10. I question a lot of issues : Issues of racism, of parental love and how far it should go, of relationships..i search answers, but get none. I am just left with more questions.
11. Racism turns ugly - rumours circulate about me at my workplace and how I have a relationship with a 'lower caste' guy. It sickens me, makes me more messed up than ever. His response to this? That i have to bear it, since people will never stop talking. I agree but struggle to gather courage to withstand all the BS circulating around me. My parents hear of it and I feel like im the worst daughter ever. I see the sadness in their eyes, I wish i could just die.
12. Its still a long distance relationship and I wonder what I really want. Is this worth it? He is still my best friend, and has over time improved immensely when it comes to his anger issues. But his stubborness is intact. The respect I had for him is lost, I dont know if i can forgive him for the way i was treated before. Yet, walking away seems like a very difficult thing to do. Somedays I feel great about this, and think that I can challenge anyone who causes an obstacle on our path to being together. Other times like today, I feel like I am just hanging on for no reason. There is too much bad blood between us and our families.
13. I feel annoyed and let down that he didn't meet my parents and initiate a dialogue with them regarding us. He cannot stand my parents, since he thinks they're just powerful and racist people wanting to dominate me with their decisions (how ironic) I, on my end, am too scared to awaken a sleeping giant by talking to my parents about us. I hated being away from my parents for a year and I cannot lose them again.
14. I cannot imagine being with his parents after marriage, I feel used and betrayed and although i dont know if anything his dad said about me is actually true, he hasnt denied it and I know it in my bones that something is amiss.

Yeah, so things can really go wrong when you dont expect them to. I am to blame for them too, Ive been complacent, whiny and spineless. But I think i have grown up a lot in the past couple of years and have learnt to respect myself.

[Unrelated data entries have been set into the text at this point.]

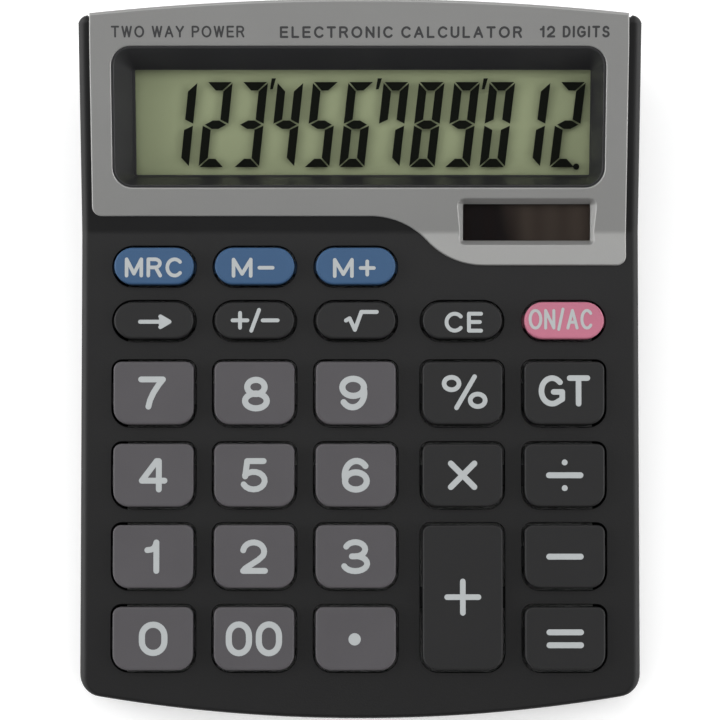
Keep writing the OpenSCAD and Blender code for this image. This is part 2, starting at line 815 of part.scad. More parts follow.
top_case();
bottom_case();
face_plate();
display_bezel();
lcd_glass();
lcd_reflector();
lcd_holder();
lcd_ribbon();
solar_window();
solar_cell();
solar_leads();
key_mat();
main_board();
chip_cover();
board_parts();
button_cell();
contact_plus();
contact_minus();
battery_leads();
battery_door();
case_screws();
board_screws();
foot(-1, foot_front_y);  // foot_front_left
foot(1, foot_front_y);  // foot_front_right
foot(-1, foot_rear_y);  // foot_rear_left
foot(1, foot_rear_y);  // foot_rear_right
for (k = keys) key(k);
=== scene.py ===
import math

import bpy
import numpy as np
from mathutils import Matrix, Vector
from mathutils.geometry import delaunay_2d_cdt


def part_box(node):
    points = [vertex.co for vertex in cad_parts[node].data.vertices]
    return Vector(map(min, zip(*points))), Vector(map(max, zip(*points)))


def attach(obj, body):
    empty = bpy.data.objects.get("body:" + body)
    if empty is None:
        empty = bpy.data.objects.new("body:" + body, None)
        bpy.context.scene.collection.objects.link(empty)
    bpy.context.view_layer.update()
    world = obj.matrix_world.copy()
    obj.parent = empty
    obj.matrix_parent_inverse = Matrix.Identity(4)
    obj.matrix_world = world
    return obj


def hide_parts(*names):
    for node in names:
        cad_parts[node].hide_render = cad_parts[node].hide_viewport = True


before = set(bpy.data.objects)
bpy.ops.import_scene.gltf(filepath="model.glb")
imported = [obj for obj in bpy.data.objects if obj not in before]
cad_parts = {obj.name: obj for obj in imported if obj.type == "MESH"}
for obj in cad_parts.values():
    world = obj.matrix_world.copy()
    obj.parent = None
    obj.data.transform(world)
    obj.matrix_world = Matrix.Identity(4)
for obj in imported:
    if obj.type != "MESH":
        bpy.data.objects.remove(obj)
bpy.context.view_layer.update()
print("frame loaded:", len(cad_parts), "nodes")

# the case as the CAD has it, in millimetres and degrees
caseShape = {
    "width": 105.0, "depth": 132.0, "frontHeight": 12.0, "keySlope": 5.5, "displaySlope": 20.5,
    "keyRun": 90.8, "frontBow": 4.7, "rearBow": 2.7, "frontCorner": 4.3, "rearCorner": 1.9,
    "sideRound": 1.6, "frontRound": 0.7, "rearRound": 1.2, "creaseRound": 4.0, "wall": 1.8,
    "seamFront": 6.0, "seamRear": 14.0, "holeRound": 0.15, "rearStep": 0.35, "stepHalf": 50.4,
}
keyTilt = math.radians(caseShape["keySlope"])
displayTilt = math.radians(caseShape["displaySlope"])
halfWidth = caseShape["width"] / 2
creaseY = caseShape["keyRun"] - caseShape["depth"] / 2
creaseZ = caseShape["frontHeight"] + caseShape["keyRun"] * math.tan(keyTilt)
keyLength = caseShape["keyRun"] / math.cos(keyTilt)
creaseHalf = caseShape["creaseRound"] * math.tan((displayTilt - keyTilt) / 2)
creaseLines = np.linspace(-creaseHalf, creaseHalf, 7)
onKeypad, onDisplay = -10, 10  # distances up the slope that are well away from the crease
frontBowRadius = (halfWidth**2 + caseShape["frontBow"] ** 2) / (2 * caseShape["frontBow"])
rearBowRadius = (halfWidth**2 + caseShape["rearBow"] ** 2) / (2 * caseShape["rearBow"])
rearBowY = caseShape["depth"] / 2 - rearBowRadius


# shapes: a surface is a function of two parameters on a grid, or a profile carried along an edge

def unit(v):
    return v / np.maximum(np.linalg.norm(v, axis=-1, keepdims=True), 1e-12)


# angle of the surface at distance s from the crease: it turns evenly from the keypad's tilt to the display's
def slopeAngle(s):
    return keyTilt + (displayTilt - keyTilt) * np.clip((s + creaseHalf) / (2 * creaseHalf), 0, 1)


# square to the surface at s
def slopeNormal(s):
    a = slopeAngle(np.asarray(s, float))
    return np.stack([0 * a, -np.sin(a), np.cos(a)], -1)


# up the slope at s
def slopeUp(s):
    a = slopeAngle(np.asarray(s, float))
    return np.stack([0 * a, np.cos(a), np.sin(a)], -1)


# direction across and up the slope at s, as a direction in space
def slopeDirection(q, s):
    return q[:, :1] * np.array([1, 0, 0]) + q[:, 1:] * slopeUp(s)


# point at x, distance s up the slope and height h: two straight lines joined by an arc tangent to both
def slopePoint(x, s, h):
    x, s, h = np.broadcast_arrays(np.asarray(x, float), s, h)
    r, n = caseShape["creaseRound"], slopeNormal(s)
    y = creaseY - creaseHalf * math.cos(keyTilt) - r * math.sin(keyTilt) - (r - h) * n[..., 1]
    z = creaseZ - creaseHalf * math.sin(keyTilt) + r * math.cos(keyTilt) - (r - h) * n[..., 2]
    below, above = np.minimum(s + creaseHalf, 0), np.maximum(s - creaseHalf, 0)
    y = y + below * math.cos(keyTilt) + above * math.cos(displayTilt)
    z = z + below * math.sin(keyTilt) + above * math.sin(displayTilt)
    return np.stack([x, y, z], -1)


# distance up the slope of a point in space
def slopeOf(p):
    a = np.where(p[..., 1] < creaseY, keyTilt, displayTilt)
    return (p[..., 1] - creaseY) * np.cos(a) + (p[..., 2] - creaseZ) * np.sin(a)


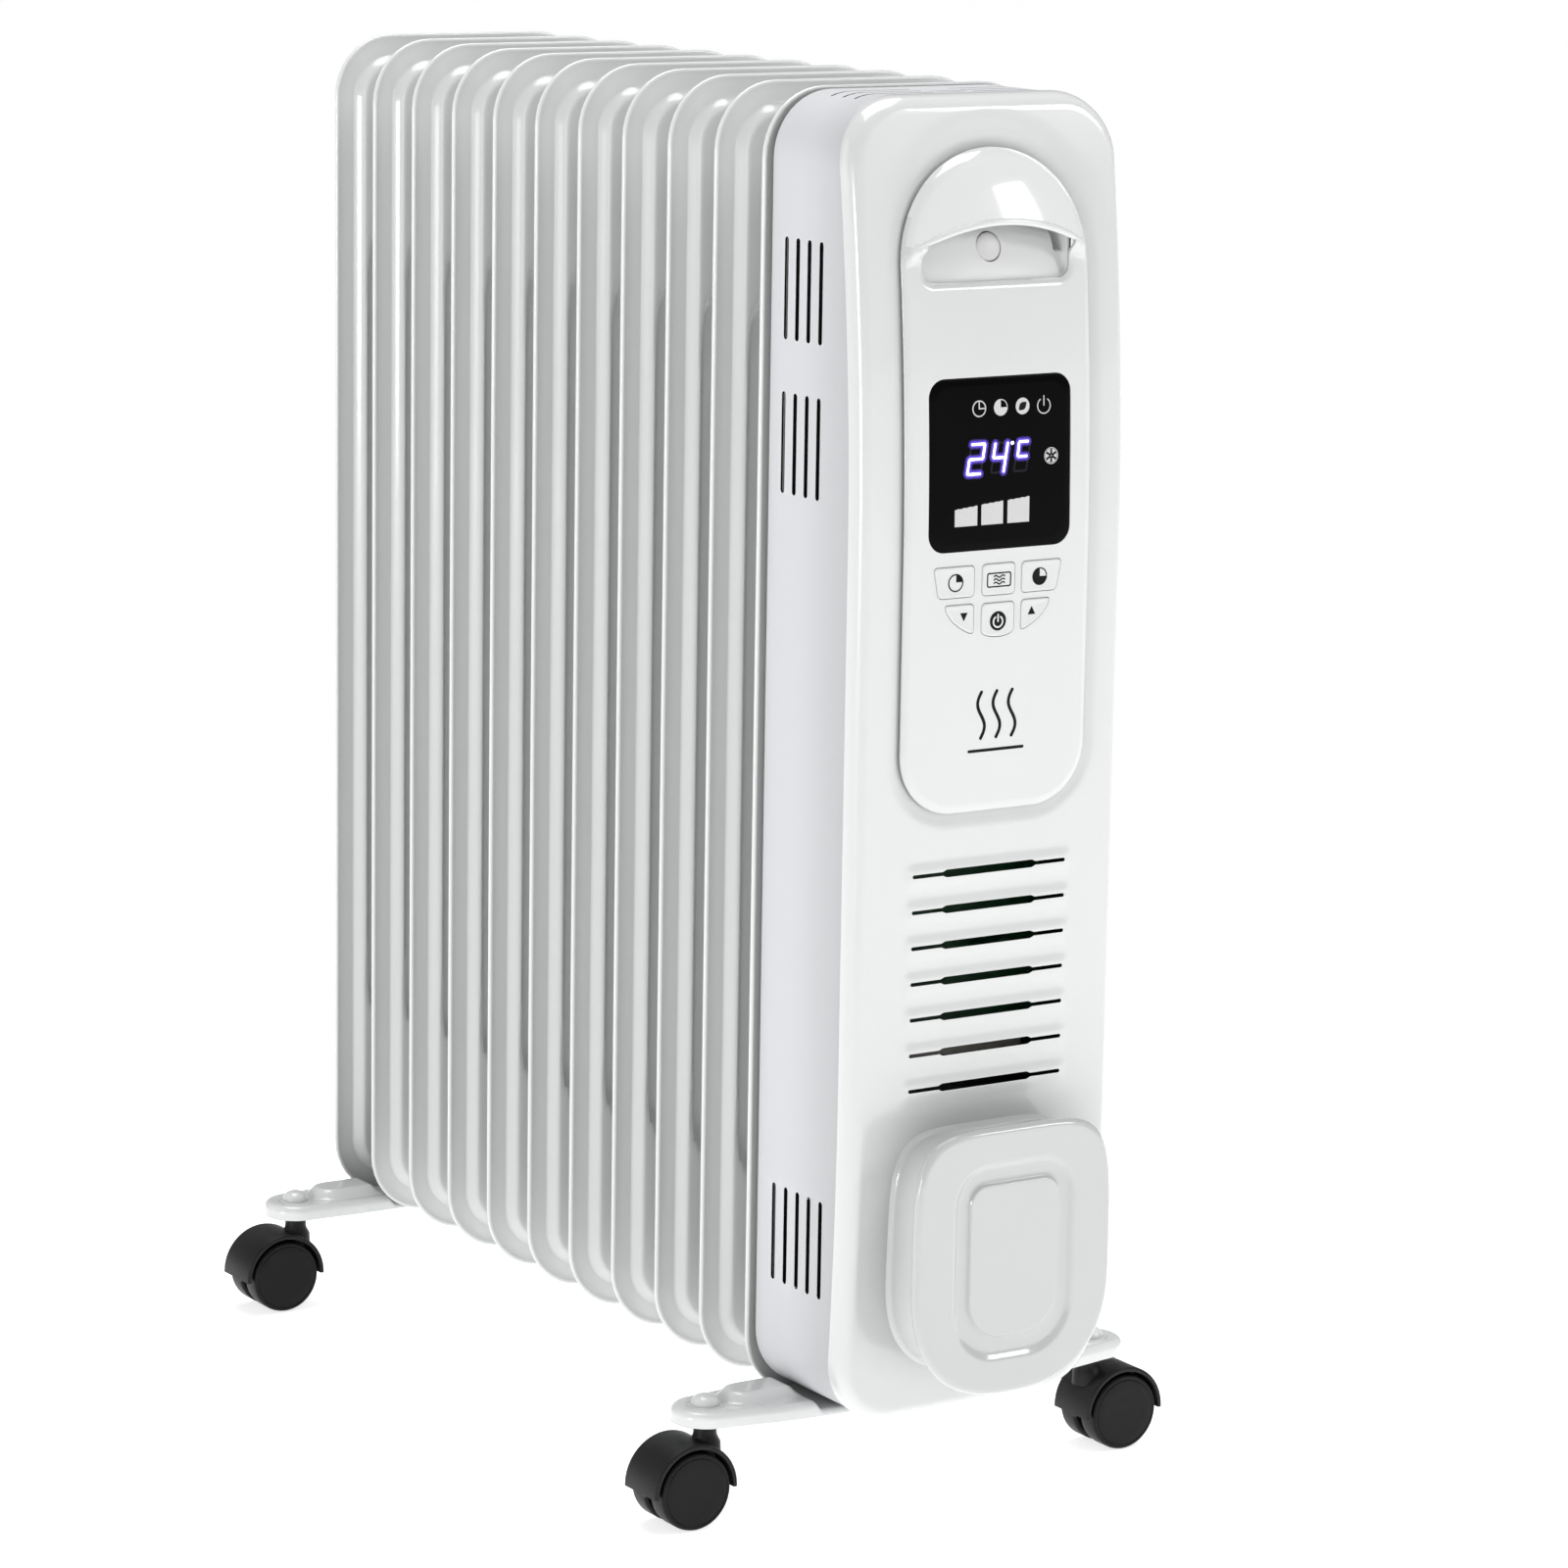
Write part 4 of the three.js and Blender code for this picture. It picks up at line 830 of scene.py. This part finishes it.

We have broken up for the hundredth time today, I wonder if it will be permanent and if I will be set free from this roller coaster of a ride?
trapped21 trapped21
31-35, F
2 Responses Jan 8, 2013

put an end to it please. he may have been your bestie n all, but people come and people go. He added to your hard times, he didn't understand u, he wasn't there for you when you needed him, he confused you. Move on. Apologize to ur parents n start anew with them. They know whats better for you. And dont forget to pray.

Thank you for those words, I needed to hear them today. :) I was feeling bad about it and after reading this, Im not anymore. Best wishes to you.

Hey there. I was in an interracial relationship which came to an end because his parents apparently couldn't accept me for having a different nationality and ethnicity... Till this day I don't know if his reason for breaking up with me was true because I've never met his parents throughout the entire year that we had been together. Now that I'm more lucid I'm actually kinda glad that he left me... I don't think that I'd be happy in a relationship with someone who would rather hurt me than stand up to his unreasonable parents for me.

well said.

Hi, thanks for sharing your story..best of wishes to you.